How can this database be useful for Arabic learners?
In principle, just typing in a word and looking at the results is enough – you can learn a lot from that alone. To show how valuable this database is, I would like to show two examples.
Example 1: How do people in Alexandria, Beirut, Mosul, Tunis, and Rabat express “to want”?
Let’s assume you want to see how the verb to want is expressed in Alexandria, Beirut, Mosul, Tunis, and Rabat.
We use the MADAR lexicon viewer for this. You choose the cities you want to analyze, enter the word in question – and this is what you get:
In my opinion, this is an outstanding resource for anyone interested in Arabic dialects. It is usually the most important verbs and nouns which are different and crucial for understanding. The less common words (except for nature and food) are usually quite the same in many dialects.
Example 2: How is “to want” used in Egyptian and Levantine Arabic in full sentences?
We use the MADAR Corpus Viewer for this. We choose the cities Alexandria and Beirut. In the option field “English”, we write “want”. The results are stunning! We see how the verb is used in colloquial Arabic and what would be the equivalent in Modern Standard Arabic.
Which 25 cities are covered?
It aims at producing a large parallel corpus of 25 Arabic city dialects, in addition to a preexisting parallel set for English, French and Modern Standard Arabic (MSA).
- Morocco: Rabat, Fes
- Algeria: Algiers
- Tunisia: Tunis, Sfax
- Libya: Tripoli, Benghazi
- Egypt: Cairo, Alexandria, Aswan
- Sudan: Khartoum
- Palestine: Jerusalem
- Jordan: Amman, Salt
- Lebanon: Beirut
- Syria: Damascus, Aleppo
- Iraq: Mosul, Baghdad, Basra
- Qatar: Doha
- Oman: Muscat
- Saudi-Arabia: Riyadh, Jeddah
- Yemen: Sana’a
How to download the corpus data
For people who would like to download the corpus data – press on this button and fill out the form. You will then receive a link to download a ZIP-file.
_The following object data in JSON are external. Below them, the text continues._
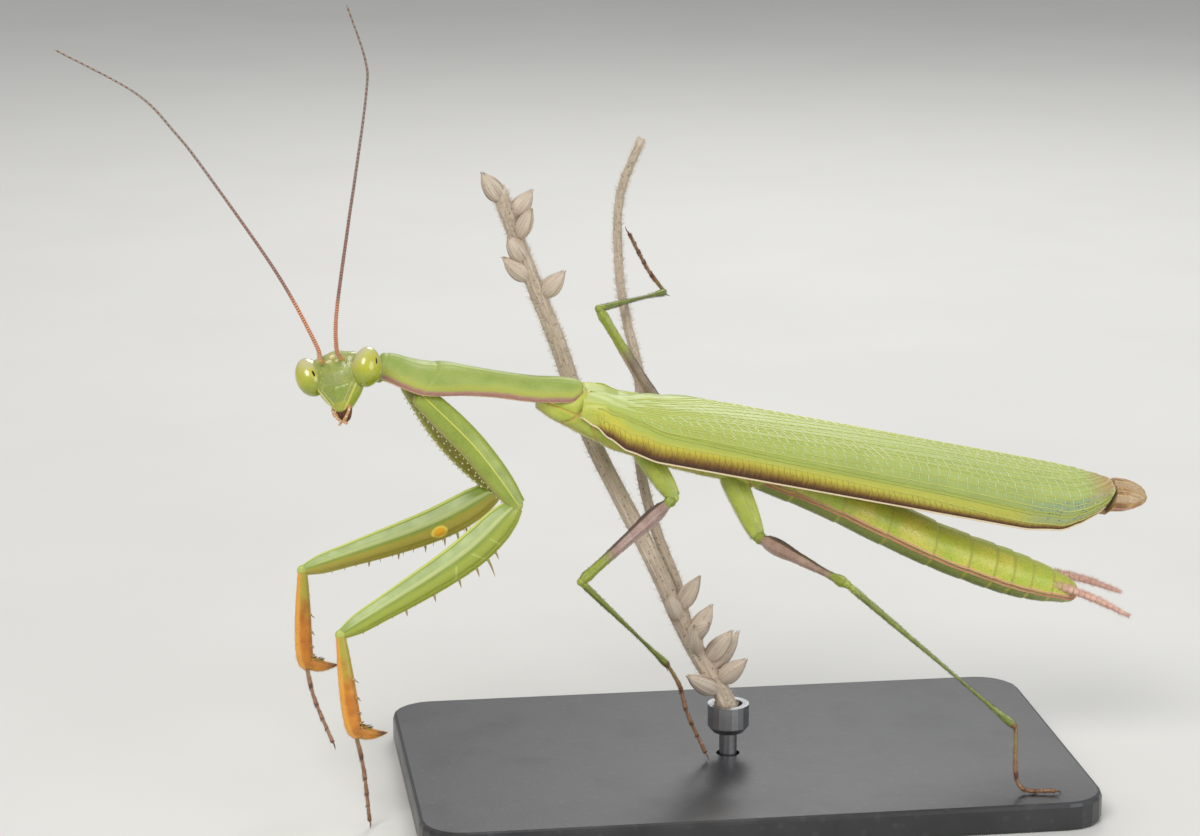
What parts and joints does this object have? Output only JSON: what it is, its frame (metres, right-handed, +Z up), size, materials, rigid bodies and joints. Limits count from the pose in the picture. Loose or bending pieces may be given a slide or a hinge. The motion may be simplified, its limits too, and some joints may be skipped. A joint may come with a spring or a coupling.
{
  "type": "praying mantis model",
  "caption": "Life-size model of a green praying mantis with folded wings and raised grasping forelegs, gripping a short dry stem on a flat base.",
  "frame": {"origin": "centre of the underside of the stand's flat base", "axes": "+Z up; the insect looks towards -X and its tail points to +X, so +X is the long axis; its left side is at -Y"},
  "size_m": [0.0889, 0.033, 0.0679],
  "materials": {
    "face_green": "waxy yellow-green cuticle, finely grained, glossy on the face shield",
    "eye": "glossy yellow-green compound eye with a small dark false pupil and a paler upper part",
    "mouth_brown": "brown palps and mouthparts",
    "feeler": "beaded red-brown feelers that turn grey towards the tip",
    "body_green": "waxy green cuticle with a fine grain, mauve and tan along the side margins",
    "abdomen_green": "yellow-green segments with fine specks and a tan line along the side",
    "cercus_pink": "pink-brown ringed tail feelers with fine hairs",
    "wing_green": "leathery pale green with raised veins, a brown band and a cream front edge",
    "wing_tip_brown": "translucent brown veined wing tip",
    "foreleg_green": "grey-green with yellow beaded ridges",
    "claw_orange": "orange grasping shin with dark claw tip",
    "coxa_green": "yellow-green hip segments",
    "femur_mauve": "mauve-brown thigh, green at the knee",
    "tibia_green": "olive-green shin with fine hairs",
    "tarsus_brown": "brown jointed feet",
    "dry_stem": "dry, grooved, hairy straw-coloured stem with papery husks",
    "stand_black": "plain satin black",
    "stand_metal": "plain brushed steel"
  },
  "bodies": {
    "root": {"head": "face_green", "eye_left": "eye", "eye_right": "eye", "mouthparts": "mouth_brown", "antenna_left_base": "feeler", "antenna_left_mid": "feeler", "antenna_left_tip": "feeler", "antenna_right_base": "feeler", "antenna_right_mid": "feeler", "antenna_right_tip": "feeler", "neck": "body_green", "prothorax": "body_green", "mesothorax": "body_green", "metathorax": "body_green", "abdomen_front": "abdomen_green", "abdomen_middle": "abdomen_green", "abdomen_end": "abdomen_green", "cercus_left": "cercus_pink", "cercus_right": "cercus_pink", "tegmen_left": "wing_green", "tegmen_right": "wing_green", "hindwing_left": "wing_tip_brown", "hindwing_right": "wing_tip_brown", "fore_coxa_left": "foreleg_green", "fore_femur_left": "foreleg_green", "fore_tibia_left": "claw_orange", "mid_coxa_left": "coxa_green", "hind_coxa_left": "coxa_green", "mid_femur_left": "femur_mauve", "hind_femur_left": "femur_mauve", "mid_tibia_left": "tibia_green", "hind_tibia_left": "tibia_green", "fore_tarsus_left": "tarsus_brown", "mid_tarsus_left": "tarsus_brown", "hind_tarsus_left": "tarsus_brown", "fore_coxa_right": "foreleg_green", "fore_femur_right": "foreleg_green", "fore_tibia_right": "claw_orange", "mid_coxa_right": "coxa_green", "hind_coxa_right": "coxa_green", "mid_femur_right": "femur_mauve", "hind_femur_right": "femur_mauve", "mid_tibia_right": "tibia_green", "hind_tibia_right": "tibia_green", "fore_tarsus_right": "tarsus_brown", "mid_tarsus_right": "tarsus_brown", "hind_tarsus_right": "tarsus_brown", "perch_stem": "dry_stem", "perch_twig": "dry_stem", "stand_base": "stand_black", "stand_rod": "stand_metal"}
  },
  "joints": []
}
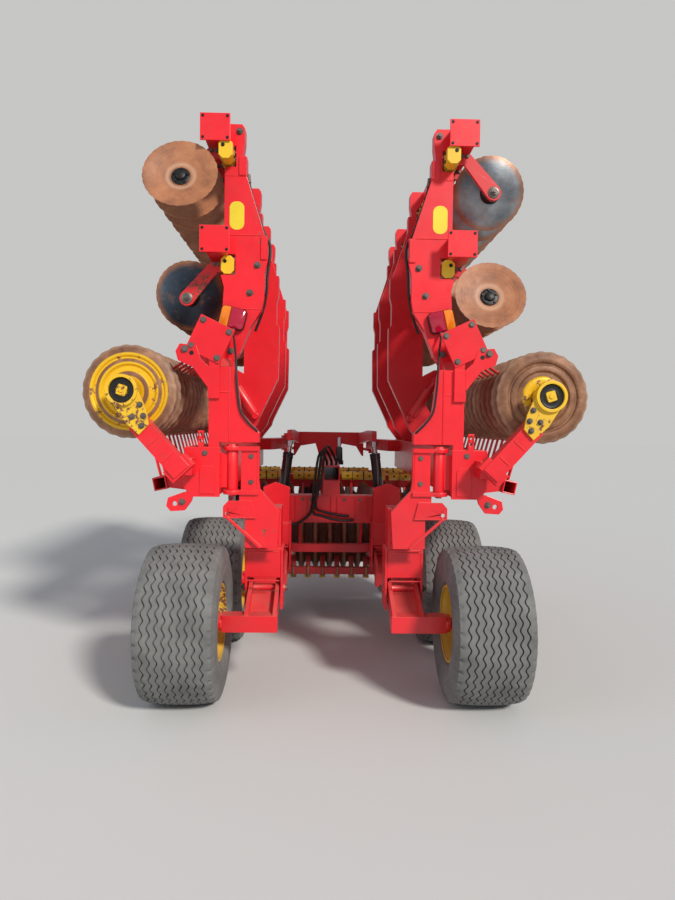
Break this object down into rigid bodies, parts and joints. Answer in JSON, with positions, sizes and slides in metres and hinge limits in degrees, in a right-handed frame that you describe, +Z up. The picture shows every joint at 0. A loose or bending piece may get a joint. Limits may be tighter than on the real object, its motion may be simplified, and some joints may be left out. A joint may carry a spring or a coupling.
{
  "type": "folded trailed disc harrow",
  "caption": "Trailed compact disc harrow folded for road travel: two upright wings with disc rows and ring rollers over a wheeled centre frame with drawbar.",
  "frame": {"origin": "on the ground under the middle of the machine's length and width", "axes": "+Y points ahead to the tow eye, +X to the machine's right, +Z up"},
  "size_m": [2.98, 7.7999, 3.49],
  "materials": {
    "red_paint": "gloss, worn at the edges",
    "yellow_paint": "gloss, chipped",
    "rusty_steel": "rusty, scoured",
    "disc_steel": "rust film over scoured steel",
    "dark_steel": "greasy, dark",
    "tyre": "dusty",
    "black_paint": "gloss",
    "chrome_rod": "polished",
    "hose": "matt",
    "lamp": "moulded",
    "grey_steel": "worn bare"
  },
  "bodies": {
    "frame": {"centre_frame": "red_paint", "headstock": "red_paint", "drawbar": "red_paint", "tow_eye": "grey_steel", "centre_legs": "red_paint", "centre_wheel_arms": "red_paint", "centre_beams": "red_paint", "centre_clamps": "yellow_paint", "centre_arms": "red_paint", "centre_hubs": "dark_steel", "centre_discs": "disc_steel", "centre_roller_frame": "red_paint", "centre_scrapers": "red_paint", "lift_cylinders": "black_paint", "lift_rods": "chrome_rod", "hoses": "hose"},
    "stand": {"parking_stand": "red_paint"},
    "centre_roller": {"centre_roller": "rusty_steel"},
    "wheel_front_left": {"front_tyre_left": "tyre", "front_rim_left": "yellow_paint"},
    "wheel_rear_left": {"rear_tyre_left": "tyre", "rear_rim_left": "yellow_paint"},
    "tip_leg_left": {"tip_leg_left": "red_paint", "tip_wheel_arm_left": "red_paint"},
    "wing_left": {"wing_frame_left": "red_paint", "wing_ribs_left": "red_paint", "wing_beams_left": "red_paint", "wing_clamps_left": "yellow_paint", "wing_arms_left": "red_paint", "wing_hubs_left": "dark_steel", "wing_discs_left": "disc_steel", "roller_frame_left": "red_paint", "roller_bearings_left": "yellow_paint", "lower_scrapers_left": "red_paint", "comb_left": "red_paint", "depth_cylinder_left": "red_paint", "tail_lamp_left": "lamp"},
    "wing_roller_left": {"wing_roller_left": "rusty_steel"},
    "wheel_front_right": {"front_tyre_right": "tyre", "front_rim_right": "yellow_paint"},
    "wheel_rear_right": {"rear_tyre_right": "tyre", "rear_rim_right": "yellow_paint"},
    "tip_leg_right": {"tip_leg_right": "red_paint", "tip_wheel_arm_right": "red_paint"},
    "wing_right": {"wing_frame_right": "red_paint", "wing_ribs_right": "red_paint", "wing_beams_right": "red_paint", "wing_clamps_right": "yellow_paint", "wing_arms_right": "red_paint", "wing_hubs_right": "dark_steel", "wing_discs_right": "disc_steel", "roller_frame_right": "red_paint", "roller_bearings_right": "yellow_paint", "lower_scrapers_right": "red_paint", "comb_right": "red_paint", "depth_cylinder_right": "red_paint", "tail_lamp_right": "lamp"},
    "wing_roller_right": {"wing_roller_right": "rusty_steel"}
  },
  "joints": [
    {"name": "stand_fold", "type": "hinge", "parent": "frame", "child": "stand", "pos_m": [-0.195, 3.045, 0.79], "axis": [-1, 0, 0], "range_deg": [0, 85]},
    {"name": "centre_roller_spin", "type": "hinge", "parent": "frame", "child": "centre_roller", "pos_m": [0, -1.255, 0.6], "axis": [1, 0, 0], "continuous": true},
    {"name": "wheel_front_left_spin", "type": "hinge", "parent": "frame", "child": "wheel_front_left", "pos_m": [-0.88, -2.275, 0.465], "axis": [1, 0, 0], "continuous": true},
    {"name": "wing_swing_left", "type": "hinge", "parent": "frame", "child": "wing_left", "pos_m": [-0.47, 0.045, 1.45], "axis": [0, 0, -1], "range_deg": [0, 90]},
    {"name": "tip_swivel_left", "type": "hinge", "parent": "wing_left", "child": "tip_leg_left", "pos_m": [-0.628, -3.355, 1.37], "axis": [0, 0, -1], "range_deg": [-90, 0]},
    {"name": "wheel_rear_left_spin", "type": "hinge", "parent": "tip_leg_left", "child": "wheel_rear_left", "pos_m": [-0.88, -3.435, 0.465], "axis": [1, 0, 0], "continuous": true},
    {"name": "wing_roller_left_spin", "type": "hinge", "parent": "wing_left", "child": "wing_roller_left", "pos_m": [-1.215, -2, 1.83], "axis": [0, 1, 0], "continuous": true},
    {"name": "wheel_front_right_spin", "type": "hinge", "parent": "frame", "child": "wheel_front_right", "pos_m": [0.88, -2.275, 0.465], "axis": [1, 0, 0], "continuous": true},
    {"name": "wing_swing_right", "type": "hinge", "parent": "frame", "child": "wing_right", "pos_m": [0.47, 0.045, 1.45], "axis": [0, 0, 1], "range_deg": [0, 90]},
    {"name": "tip_swivel_right", "type": "hinge", "parent": "wing_right", "child": "tip_leg_right", "pos_m": [0.628, -3.355, 1.37], "axis": [0, 0, 1], "range_deg": [-90, 0]},
    {"name": "wheel_rear_right_spin", "type": "hinge", "parent": "tip_leg_right", "child": "wheel_rear_right", "pos_m": [0.88, -3.435, 0.465], "axis": [1, 0, 0], "continuous": true},
    {"name": "wing_roller_right_spin", "type": "hinge", "parent": "wing_right", "child": "wing_roller_right", "pos_m": [1.215, -2, 1.83], "axis": [0, 1, 0], "continuous": true}
  ],
  "couplings": [
    {"joint": "tip_swivel_left", "follows": "wing_swing_left", "ratio": -1},
    {"joint": "tip_swivel_right", "follows": "wing_swing_right", "ratio": -1}
  ]
}
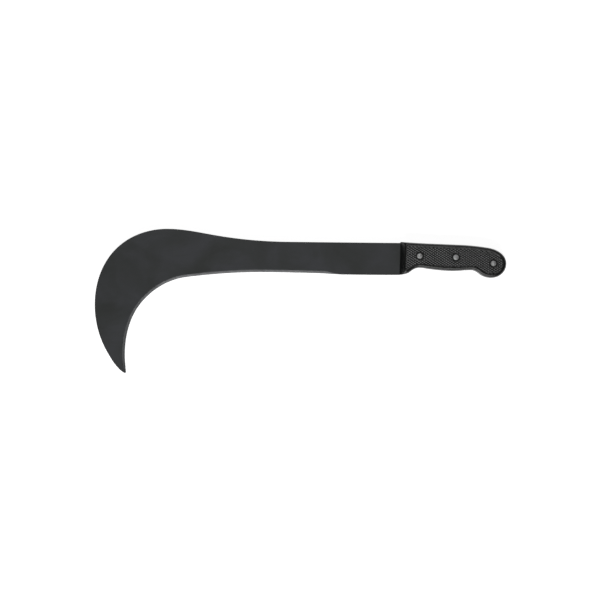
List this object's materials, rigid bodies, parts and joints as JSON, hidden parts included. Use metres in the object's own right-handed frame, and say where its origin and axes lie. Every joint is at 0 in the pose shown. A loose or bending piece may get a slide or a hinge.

Other corpus data for Arabic
I must confess that I have quite little experience with corpora systems, that is, databases that collect Arabic texts and make them analyzable. However, I am convinced that these databases are an important tool for anyone who wants to develop a better feeling for Arabic.
Tunisiya.org is a project, led by Karen McNeil and Miled Faiza, seeking to build a four-million-word corpus of Tunisian Spoken Arabic. There are currently 2,006 texts in the corpus, comprising 881,964 words. It is free.
Collection for Modern Standard Arabic including Egyptian Arabic
The website https://arabicorpus.byu.edu is a fascinating tool if you want to analyze words in context. It offers a variety of different corpora data including many newspapers. It is a great tool to see how words are used in Modern Standard Arabic.
You need to register first, but it is completely for free.
The OPUS project
The OPUS project covers many languages. OPUS is a growing collection of translated texts from the web. OPUS provides the community with a publicly available parallel corpus. For example, you get side-by-side translations of TED talks, etc. You need some time to digest all the data and to know what you are looking for.